有觀點認為,相比網絡犯罪實際造成的經濟損失與社會危害,各國立法和司法對網絡犯罪規定的刑罰過于寬松,存在財產刑較低、自由刑偏輕的問題[19],若是以“上游犯罪查證屬實的數額”認定洗錢犯罪數額,不僅會加重證明負擔、影響辦案效率,也會加劇“重案輕判”等罪責刑不相當問題,影響實體公正。但是,根據《2021年掩隱解釋》第8條的規定,掩隱罪的“犯罪所得”應當是“查證屬實的上游犯罪”的“犯罪所得”,《2024年洗錢解釋》第7條亦明確“認定洗錢罪應當以上游犯罪事實成立為前提”。

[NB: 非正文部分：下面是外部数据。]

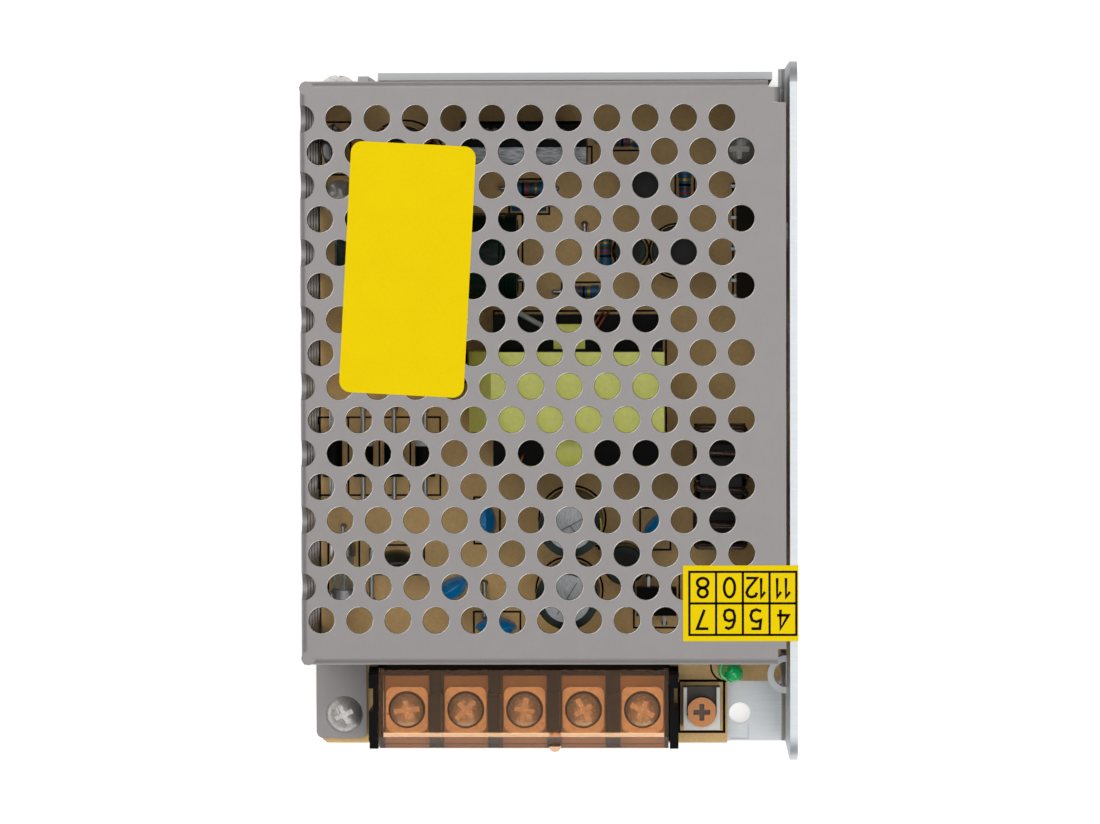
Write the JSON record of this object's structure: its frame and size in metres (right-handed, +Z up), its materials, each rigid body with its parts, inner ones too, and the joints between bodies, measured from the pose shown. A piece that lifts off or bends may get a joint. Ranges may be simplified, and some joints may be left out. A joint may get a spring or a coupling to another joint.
{
  "type": "switching power supply",
  "caption": "Flat AC-DC power supply in a perforated folded metal cover, with a covered screw terminal block, trimmer and lamp at one end.",
  "frame": {"origin": "centre of the footprint, on the underside of the base", "axes": "+Z up from the base, +Y from the terminals to the rear wall, +X towards the solid side wall"},
  "size_m": [0.0781, 0.11, 0.0361],
  "materials": {
    "bare_aluminium": "satin",
    "cover_steel": "matte",
    "black_film": "satin",
    "plated_steel": "satin",
    "board_laminate": "matte",
    "black_resin": "satin",
    "nickel_brass": "satin",
    "amber_resin": "gloss",
    "white_resin": "matte",
    "orange_resin": "matte",
    "green_lens": "gloss",
    "ferrite": "matte",
    "winding_tape": "satin",
    "dark_sleeve": "gloss",
    "can_aluminium": "satin",
    "pad_silicone": "matte",
    "enamelled_copper": "gloss",
    "yellow_resin": "satin",
    "blue_coating": "gloss",
    "fuse_glass": "gloss",
    "teal_coating": "satin",
    "tinned_wire": "satin",
    "yellow_paper": "matte"
  },
  "bodies": {
    "supply": {"chassis": "bare_aluminium", "mesh_cover": "cover_steel", "insulation_film": "black_film", "board_standoffs": "plated_steel", "circuit_board": "board_laminate", "board_screws": "plated_steel", "cover_screws": "plated_steel", "terminal_body": "black_resin", "terminal_contacts": "nickel_brass", "trimmer_body": "white_resin", "power_led": "green_lens", "transformer_core": "ferrite", "transformer_bobbin": "black_resin", "transformer_winding": "winding_tape", "transformer_tape": "winding_tape", "bulk_capacitor": "dark_sleeve", "output_capacitor_cans": "can_aluminium", "output_capacitor_sleeves": "dark_sleeve", "bridge_diodes": "black_resin", "heat_sink": "bare_aluminium", "switching_transistors": "black_resin", "transistor_screws": "plated_steel", "output_rectifier": "black_resin", "rectifier_pad": "pad_silicone", "rectifier_screw": "plated_steel", "output_choke_core": "ferrite", "output_choke_winding": "enamelled_copper", "line_choke_core": "ferrite", "line_choke_winding": "enamelled_copper", "film_capacitor": "yellow_resin", "disc_capacitors": "blue_coating", "fuse": "fuse_glass", "thermistor": "black_resin", "varistor": "black_resin", "resistors": "teal_coating", "small_capacitors": "dark_sleeve", "control_chip": "black_resin", "optocoupler": "black_resin", "wire_jumpers": "tinned_wire", "plain_label": "yellow_paper", "number_label": "yellow_paper"},
    "lid": {"terminal_cover": "amber_resin"},
    "trimmer": {"trimmer_rotor": "orange_resin"},
    "clamp_1": {"clamp_plate_1": "nickel_brass"},
    "screw_1": {"terminal_screw_1": "plated_steel"},
    "clamp_2": {"clamp_plate_2": "nickel_brass"},
    "screw_2": {"terminal_screw_2": "plated_steel"},
    "clamp_3": {"clamp_plate_3": "nickel_brass"},
    "screw_3": {"terminal_screw_3": "plated_steel"},
    "clamp_4": {"clamp_plate_4": "nickel_brass"},
    "screw_4": {"terminal_screw_4": "plated_steel"},
    "clamp_5": {"clamp_plate_5": "nickel_brass"},
    "screw_5": {"terminal_screw_5": "plated_steel"}
  },
  "joints": [
    {"name": "lid_hinge", "type": "hinge", "parent": "supply", "child": "lid", "pos_m": [-0.0045, -0.043, 0.0197], "axis": [-1, 0, 0], "range_deg": [0, 90]},
    {"name": "trimmer_turn", "type": "hinge", "parent": "supply", "child": "trimmer", "pos_m": [0.0241, -0.04935, 0.01], "axis": [0, 0, 1], "range_deg": [-115, 115]},
    {"name": "clamp_1_lift", "type": "slide", "parent": "supply", "child": "clamp_1", "axis": [0, 0, 1], "range_m": [0, 0.002]},
    {"name": "screw_1_turn", "type": "hinge", "parent": "clamp_1", "child": "screw_1", "pos_m": [-0.0235, -0.0486, 0.0153], "axis": [0, 0, 1], "range_deg": [0, 1441]},
    {"name": "clamp_2_lift", "type": "slide", "parent": "supply", "child": "clamp_2", "axis": [0, 0, 1], "range_m": [0, 0.002]},
    {"name": "screw_2_turn", "type": "hinge", "parent": "clamp_2", "child": "screw_2", "pos_m": [-0.014, -0.0486, 0.0153], "axis": [0, 0, 1], "range_deg": [0, 1441]},
    {"name": "clamp_3_lift", "type": "slide", "parent": "supply", "child": "clamp_3", "axis": [0, 0, 1], "range_m": [0, 0.002]},
    {"name": "screw_3_turn", "type": "hinge", "parent": "clamp_3", "child": "screw_3", "pos_m": [-0.0045, -0.0486, 0.0153], "axis": [0, 0, 1], "range_deg": [0, 1441]},
    {"name": "clamp_4_lift", "type": "slide", "parent": "supply", "child": "clamp_4", "axis": [0, 0, 1], "range_m": [0, 0.002]},
    {"name": "screw_4_turn", "type": "hinge", "parent": "clamp_4", "child": "screw_4", "pos_m": [0.005, -0.0486, 0.0153], "axis": [0, 0, 1], "range_deg": [0, 1441]},
    {"name": "clamp_5_lift", "type": "slide", "parent": "supply", "child": "clamp_5", "axis": [0, 0, 1], "range_m": [0, 0.002]},
    {"name": "screw_5_turn", "type": "hinge", "parent": "clamp_5", "child": "screw_5", "pos_m": [0.0145, -0.0486, 0.0153], "axis": [0, 0, 1], "range_deg": [0, 1441]}
  ],
  "couplings": [
    {"joint": "screw_1_turn", "follows": "clamp_1_lift", "rad_per_m": 12566},
    {"joint": "screw_2_turn", "follows": "clamp_2_lift", "rad_per_m": 12566},
    {"joint": "screw_3_turn", "follows": "clamp_3_lift", "rad_per_m": 12566},
    {"joint": "screw_4_turn", "follows": "clamp_4_lift", "rad_per_m": 12566},
    {"joint": "screw_5_turn", "follows": "clamp_5_lift", "rad_per_m": 12566}
  ]
}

本文認為,應當適用、完善洗錢罪名的資金推定規則。資金推定規則在現有規范性法律文件中已有所體現,如2010年《關于辦理網絡賭博犯罪案件適用法律若干問題的意見》第3條、2022年《關于辦理信息網絡犯罪案件適用刑事訴訟程序若干問題的意見》第21條等。從罪刑法定原則出發,在現有立法框架下,雖然不能突破刑法規定的洗錢罪名“犯罪所得”的認定底線,但在認定規則上,可以通過優化證明責任分配,破解涉虛擬貨幣洗錢犯罪的司法證明困境。[20]具體而言,一般情況下應當盡量查證上游犯罪的犯罪所得,但如果涉案賬戶全部用于違法犯罪,且至少有一筆資金屬于經查證屬實的上游犯罪犯罪所得,則可以對賬戶內全部資金作出推定。